One important and subtle nuance here is that for the q(x) vs p(x) check to be sound, we need to randomly sample positions from D, but the checker only has at least \frac{1}{4} of D, and so will generally not be able to successfully provide p(x) responses for the challenges in the proving process. There are two solutions here.

First, the checker node can masquerade as a client and ask the network for samples; the attacker publishing D would have to provide the desired values in D to convince the “client” that the block is available.
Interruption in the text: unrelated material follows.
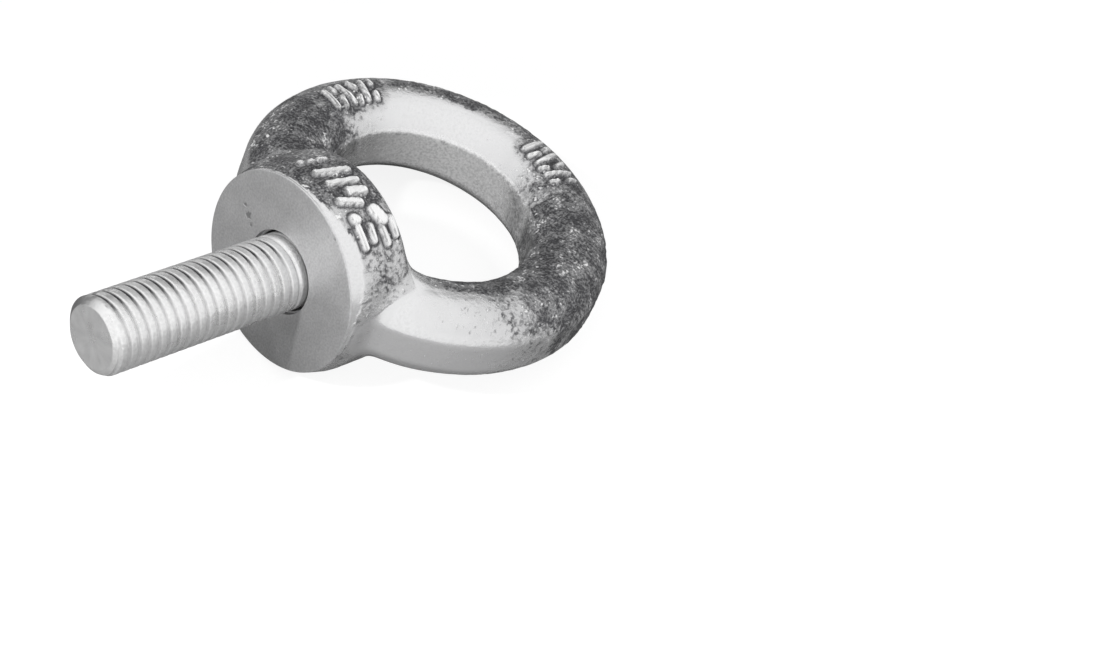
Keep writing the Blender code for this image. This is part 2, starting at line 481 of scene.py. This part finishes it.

Second, we can require the checker to have a larger fraction of D, eg. at least \frac{1}{2}, and then prove a probabilistic claim: q(x) matches p(x) on at least 40% of the sampled claims. Making this proof would require hundreds of queries for statistical soundness reasons, but the proof is already \sqrt{|D|} sized so this would not make it *that* much bigger; also, a Bayesian verification scheme can be used that automatically terminates earlier if a checker successfully answers more queries, which would happen in the usual case where they have much more than 50% of the data. A valid D would not match an invalid q(x) on more than 25% of positions, so a malicious checker would not be able to generate a fraud proof for valid data.

### FAQ

- Why make I(x) from a \sqrt{|D|} sized set of evaluations, why not check a single point? Answer: because we are not guaranteed to have the attacker’s provided value at any specific single point, but by checking the middle leaves we
*are*guaranteed to have the attacker provide a hash of the set of values within each \sqrt{|D|} sized range, so we can prove against that. Also note that concretely in the eth2 implementation, “chunk roots”*already are*these sub-roots. - Why is this better than the 2D erasure code scheme? Because the number of checks clients need to make is smaller, and the complexity is more encapsulated; fraud proof generation and verification is complex but it is a self-contained pure function, and otherwise the data is just a simple single-dimensional Merkle root. Also it is more compatible with upgrading to STARK-based Merkle roots in the future.